Abstract

The Turonian shelf edge, which delimited a large carbonate shelf platform, closely corresponds to the present-day shoreline of Israel. A NE-trending shelf basin, over 30 km long and about 5-10 km wide, had been cut into the shelf rocks during the regression which terminated the Cenomanian depositional cycle. The basin sediments include lithoclast calcarenites, oligosteginid calcilutites, mixtures of both and some small hippuritid patch reefs. The contemporaneous platform sediments include dolostones, pellet miliolid limestones and a caprinid fringing reef belt. The cyclic interbedding of well sorted, frequently cross-bedded lithoclast calcarenites and pelagic oligosteginid calcilutites in the basin points to a sedimentary regime controlled by periodic currents, such as tide or storm induced currents. The clastic carbonate material, forming the calcarenites, had been eroded and was transported from the shelf platform to the basin by these currents. Occasional calcarenite shoals, probably at the outlets of a tidal channel, were favorable sites for patch reef development within the basin.

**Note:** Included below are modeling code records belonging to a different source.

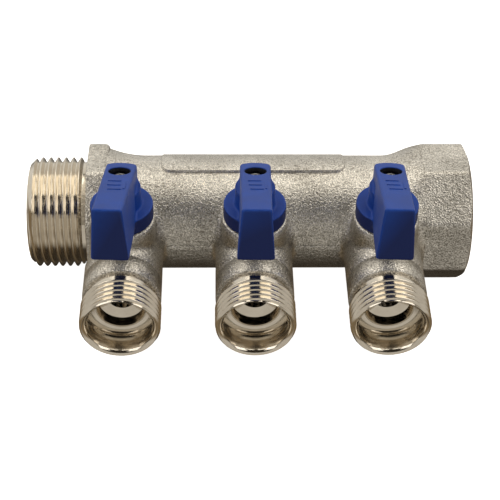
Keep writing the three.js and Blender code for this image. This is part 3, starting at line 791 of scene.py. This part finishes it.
screw = {"head": 2.75, "seat": 28.3, "top": 30.3, "dome": 1.0, "shank": 1.25, "bottom": 17.3, "arm": 1.55,
         "slot": 0.36, "sunk": 29.0, "step": 0.13}


def screwDistance(side):
    s = screw
    ballRadius = (s["head"] ** 2 + s["dome"] ** 2) / (2 * s["dome"])

    def distance(p):
        # a flat domed head on a shank, with a cross sunk in the dome
        x, y, z = stemPlace(p, side)
        away = np.hypot(x, y)
        dome = np.sqrt(away ** 2 + (z - s["top"] + ballRadius) ** 2) - ballRadius
        head = smoothMax(smoothMax(dome, away - s["head"], 0.6), s["seat"] - z, 0.15)
        shank = np.maximum(away - s["shank"], np.maximum(s["bottom"] - z, z - s["seat"] - 0.5))
        first = np.maximum(np.abs(x) - s["arm"], np.abs(y) - s["slot"])
        second = np.maximum(np.abs(y) - s["arm"], np.abs(x) - s["slot"])
        cross = np.maximum(np.minimum(first, second), s["sunk"] - z)
        return smoothMax(smoothMin(head, shank, 0.2), -cross, 0.12)

    return distance


def makeScrew(side):
    # the screw's skin, in a box a little larger than its head
    x = stemX[side]
    low, high = (x - 3.1, stemY - 3.1, 17), (x + 3.1, stemY + 3.1, 30.8)
    return skin("screw_" + side, screwDistance(side), low, high, screw["step"])


ball = {"radius": 7.0, "port": 4.0, "slot": 1.2, "slotFloor": 4.8, "reach": 7.6, "step": 0.3}


def makeBall(side):
    s = ball

    def distance(p):
        # a sphere with the water way along the outlet and a slot over its top
        x, y, z = stemPlace(p, side)
        sphere = np.sqrt(x ** 2 + y ** 2 + z ** 2) - s["radius"]
        slot = np.maximum(np.abs(y) - s["slot"], s["slotFloor"] - z)
        return smoothMax(smoothMax(sphere, s["port"] - np.hypot(x, z), 0.3), -slot, 0.2)

    centre, reach = np.array([stemX[side], stemY, 0]), s["reach"]
    return skin("ball_" + side + "_fine", distance, centre - reach, centre + reach, s["step"])


for side in sides:
    valveBody = "valve_" + side
    finish(makeTowerRim(side), "manifold", ["manifold_body"], forged)
    finish(makeBarrelEnd(side), "manifold", ["manifold_body"], forged)
    finish(makeFlange(side), "manifold", ["outlet_nipple_" + side], forged)
    finish(makeNipple(side), "manifold", ["outlet_nipple_" + side], turnedY)
    finish(makeHandle(side), valveBody, ["handle_" + side], blue)
    finish(makeMarks(side), valveBody, ["handle_" + side], blue)
    finish(makeScrew(side), valveBody, ["handle_screw_" + side], steel)
    finish(makeBall(side), valveBody, ["ball_" + side], chrome)
    print(side + " valve made")

for name, node in frame["nodes"].items():
    for start, material in (("ball", chrome), ("seat", ptfe), ("stem_oring", rubber), ("stem_washer", ptfe),
                            ("stem", brass), ("handle_screw", steel)):
        if name.startswith(start):
            node.data.materials.clear()
            node.data.materials.append(material)
            break


# ---- floor, light and camera

def makeFloor():
    # White and partly lit from within, so that it stays even. Reflections and bounced light leave it out.
    mesh = bpy.data.meshes.new("floor")
    size = 1.5
    corners = [(-size, -size, 0), (size, -size, 0), (size, size, 0), (-size, size, 0)]
    mesh.from_pydata(corners, [], [(0, 1, 2, 3)])
    floor = bpy.data.objects.new("floor", mesh)
    bpy.context.scene.collection.objects.link(floor)
    f = Finish("floor_white", Roughness=0.9)
    f.shader.inputs["Base Color"].default_value = (0.9, 0.9, 0.9, 1)
    f.shader.inputs["Emission Color"].default_value = (1, 1, 1, 1)
    f.shader.inputs["Emission Strength"].default_value = 0.92
    mesh.materials.append(f.material)
    floor.visible_glossy = False
    floor.visible_diffuse = False


def areaLight(name, place, target, size, power, colour):
    # a square lamp that faces its target
    light = bpy.data.lights.new(name, "AREA")
    light.shape = "RECTANGLE"
    light.size, light.size_y = size, size
    light.energy, light.color = power, colour
    lamp = bpy.data.objects.new(name, light)
    lamp.location = place
    lamp.rotation_euler = (Vector(target) - Vector(place)).to_track_quat("-Z", "Y").to_euler()
    bpy.context.scene.collection.objects.link(lamp)


studio = {"gap": 0.12, "edge": 0.03, "panelEnd": 0.62, "panel": (1.95, 1.84, 1.62, 1),
          "seam": (0.04, 0.035, 0.03, 1), "backLow": (0.78, 0.755, 0.70, 1), "dark": (0.03, 0.025, 0.02, 1),
          "front": (0.56, 0.53, 0.475, 1), "ground": (0.045, 0.036, 0.026, 1), "tan": (0.22, 0.165, 0.10, 1),
          "side": (0.40, 0.375, 0.33, 1), "lampX": 0.5, "lampY": -0.25, "lampZ": 0.5, "lampSize": 0.4,
          "lampPower": 0.8, "lampColour": (1.0, 0.96, 0.9)}


def makeLight():
    # Zones by the angle round the bar, from the back over the top to the front: a pale back, two bright
    # panels with a dark seam between them, a dark zone, a pale front and a brown ground.
    s = studio
    world = bpy.data.worlds.new("studio")
    bpy.context.scene.world = world
    world.use_nodes = True
    tree = world.node_tree
    place = Value(tree, tree.nodes.new("ShaderNodeTexCoord").outputs["Generated"])
    split = tree.nodes.new("ShaderNodeSeparateXYZ")
    tree.links.new(place.socket, split.inputs[0])
    x, y, z = (Value(tree, split.outputs[k]) for k in range(3))
    aside = x.math("ABSOLUTE")
    angle = z.math("ARCTAN2", y)
    round360 = (angle + angle.math("LESS_THAN", 0) * (2 * math.pi)) * (180 / math.pi)

    def mix(share, first, second):
        node = tree.nodes.new("ShaderNodeMix")
        node.data_type = "RGBA"
        tree.links.new(share.socket, node.inputs[0])
        for slot, colour in ((6, first), (7, second)):
            if isinstance(colour, Value):
                tree.links.new(colour.socket, node.inputs[slot])
            else:
                node.inputs[slot].default_value = colour
        return Value(tree, node.outputs[2])

    outer = mix(spread(aside, s["panelEnd"], s["panelEnd"] + 0.1), s["panel"], s["side"])
    panels = mix(spread(aside, s["gap"] - s["edge"], s["gap"]), s["seam"], outer)
    darkZone = mix(spread(aside, 0.75, 0.9), s["dark"], s["side"])
    groundZone = mix(spread(aside, 0.3, 0.55), s["ground"], s["tan"])
    colour = mix(spread(round360, 40, 43), s["backLow"], panels)
    colour = mix(spread(round360, 98, 100), colour, darkZone)
    colour = mix(spread(round360, 145, 147), colour, s["front"])
    colour = mix(spread(round360, 214, 236), colour, groundZone)
    colour = mix(spread(round360, 325, 350), colour, s["backLow"])
    ground = tree.nodes["Background"]
    tree.links.new(colour.socket, ground.inputs[0])
    ground.inputs[1].default_value = 1.0
    middle = (barAxis.x, barAxis.y, 0.02)
    for name, x in (("soft_left", -s["lampX"]), ("soft_right", s["lampX"])):
        place = (x, s["lampY"], s["lampZ"])
        areaLight(name, place, middle, s["lampSize"], s["lampPower"], s["lampColour"])


camera = {"place": (-10.49, -317.48, 272.17), "ahead": (0.02331, 0.74036, -0.67181), "roll": 1.13,
          "lens": 98.24}


def makeCamera():
    # looks ahead from its place, rolled a little about that direction
    data = bpy.data.cameras.new("camera")
    data.sensor_width, data.lens = 36, camera["lens"]
    data.clip_start, data.clip_end = 0.01, 20
    ahead = Vector(camera["ahead"]).normalized()
    right = ahead.cross(Vector((0, 0, 1))).normalized()
    up = right.cross(ahead)
    roll = math.radians(camera["roll"])
    rolledRight = right * math.cos(roll) + up * math.sin(roll)
    rolledUp = up * math.cos(roll) - right * math.sin(roll)
    turn = Matrix((rolledRight, rolledUp, -ahead)).transposed()
    eye = bpy.data.objects.new("camera", data)
    eye.matrix_world = Matrix.Translation(Vector(camera["place"]) / 1000 + barAxis) @ turn.to_4x4()
    bpy.context.scene.collection.objects.link(eye)
    bpy.context.scene.camera = eye


makeFloor()
makeLight()
makeCamera()
bpy.context.scene.view_settings.view_transform = "Standard"
print("stage made")
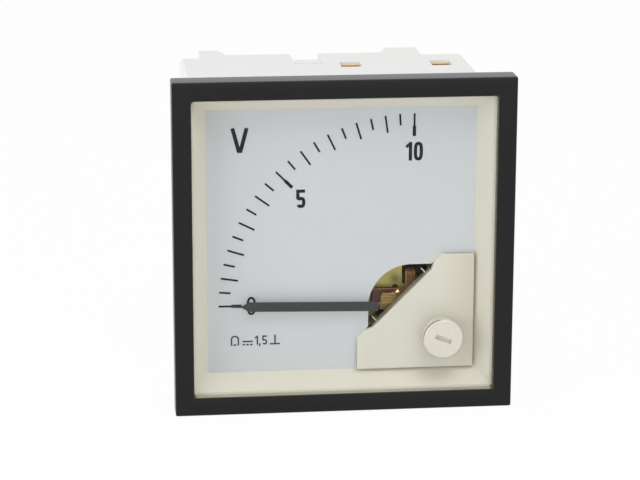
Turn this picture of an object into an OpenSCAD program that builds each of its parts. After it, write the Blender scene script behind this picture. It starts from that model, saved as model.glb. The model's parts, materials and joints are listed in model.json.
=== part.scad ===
// Square panel voltmeter: moving-coil instrument with a 90 degree scale.
// Millimetres. +Z is up and the face looks along -Y. The origin is the centre
// of the bezel's rear face, which seats on the front of the panel.

/* [Bezel] */
// Width and height of the bezel
bezel_size = 72; // [70:0.5:80]
// Depth of the bezel in front of the panel
bezel_depth = 5.5; // [5.2:0.1:7]
// Width of the visible rim
rim_width = 4; // [3.6:0.1:5]
// Thickness of the rim's front web
bezel_web = 2; // [1.8:0.1:2.4]
// Thickness of the bezel's outer wall
bezel_wall = 1.5; // [1:0.1:2]
// Bevel round the front edge
bezel_bevel = 0.5; // [0.2:0.05:0.9]
// Radius of the bezel's corners
bezel_corner = 0.4; // [0.3:0.1:2]
// Length of each snap bead that holds the bezel
snap_length = 14; // [6:1:24]
// Height of each snap bead
snap_height = 0.4; // [0.2:0.05:0.5]

/* [Window] */
// Thickness of the clear window
window_thickness = 1.5; // [1.2:0.1:1.6]

/* [Case] */
// How far the bezel reaches past each side of the case
panel_overlap = 4; // [3.6:0.1:4.4]
// Depth of the case from the panel face to its back
body_depth = 45.5; // [44:0.5:70]
// Thickness of the case's side walls
case_wall = 2; // [1.6:0.1:2.2]
// Thickness of the case's back wall
back_wall = 2.5; // [2:0.1:4]
// Radius of the case's long edges
case_corner = 1; // [0.5:0.1:2]
// Gap between the flange's rear and the panel face
flange_inset = 0.2; // [0.1:0.05:0.5]
// How far the back steps forward at both sides
side_step = 3.5; // [2:0.1:6]
// How far the two guard ribs stand out of the back
rib_height = 5.7; // [3:0.1:9]
// Middle of the back's pattern, left of the case's middle
back_middle = -3.7; // [-5:0.1:-2]
// Half of the clear width between the guard ribs
guard_half = 17.7; // [15:0.1:19]
// Slope at the foot of each guard rib
rib_slope = 1.4; // [0.5:0.1:2]
// Width of the left guard rib
left_rib = 4.5; // [3:0.1:5]
// Width of the right guard rib
right_rib = 7.2; // [4:0.1:9]

/* [Clamp seats] */
// Width of the notch in the rear edge
notch_width = 6.4; // [4.5:0.1:9]
// Length of the notch along the case
notch_length = 7.1; // [5:0.1:9]
// Depth of the notch below the top face
notch_depth = 6; // [4.5:0.1:8]
// Width of each clamp pocket
pocket_width = 4.6; // [3:0.1:6]
// Length of each clamp pocket along the case
pocket_length = 5.6; // [3:0.1:8]
// Depth of each clamp pocket
pocket_depth = 2.4; // [1:0.1:3]
// Distance of the pockets' front edge behind the panel face
pocket_y = 29.4; // [26:0.1:32]
// Middles of the two pockets
pocket_x = [5.4, 25.6];
// Wall left round the notch and the pockets
seat_wall = 1.6; // [1:0.1:2]
// Depth of the shallow groove in front of the notch
groove_depth = 0.8; // [0.4:0.1:1.2]
// Width of that groove
groove_width = 1.1; // [0.6:0.1:2]
// Distance of that groove in front of the notch
groove_gap = 3.8; // [2:0.1:6]

/* [Dial] */
// Depth of the dial's face behind the bezel's front face
dial_depth = 6.7; // [6.4:0.1:7]
// Thickness of the dial plate
dial_thickness = 0.6; // [0.5:0.05:1]
// Width of the surround's slope in front view
slope_width = 2.75; // [2:0.05:4]
// Flat land round the slope, where the window rests
window_land = 0.6; // [0.3:0.05:1]
// How far the surround's lip reaches behind the rim
lip_reach = 0.8; // [0.4:0.05:1]
// Thickness of the surround's lip
lip_thickness = 2.7; // [2:0.1:3]
// Least wall between the lip's step and the case's side
mouth_wall = 1.3; // [1:0.05:1.4]

/* [Scale] */
// Distance of the pivot from the visible dial's right edge
pivot_from_right = 13.4; // [13.2:0.05:13.8]
// Distance of the pivot above the visible dial's bottom edge
pivot_from_bottom = 14.3; // [14:0.05:14.8]
// Gap between the first mark's outer end and the visible dial's left edge
scale_margin = 2.4; // [2:0.1:6]
// Shift of the printed scale's centre from the pivot, across and up
scale_shift = [-0.05, 0.15];
// Number of scale divisions
scale_steps = 20; // [10:2:40]
// Angle of the first mark above the horizontal
scale_start = 0.45; // [0:0.05:2]
// Angle from the first mark to the last
scale_sweep = 89.7; // [80:0.1:90]
// Greatest shift of the marks from even spacing, in degrees
scale_wave = 0.67; // [0:0.01:1]
// Length of the shortest marks
short_mark = 2.45; // [1:0.05:4]
// Length of the whole-number marks
long_mark = 3.7; // [2:0.05:5]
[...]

Differential recrystallization and cementation of the oligosteginid calcilutites is attributed to differences in primary detrital aragonite and clay contents and to proximity to aquiferial rocks. The high aragonite and low clay content of the calcilutites deposited at the basin's margin and their contact with an active aquiferal system resulted in the formation of limestones, whereas the low aragonite and high clay content of the calcilutites deposited in the basin center and their isolation from fresh water circulation resulted in the formation of chalks.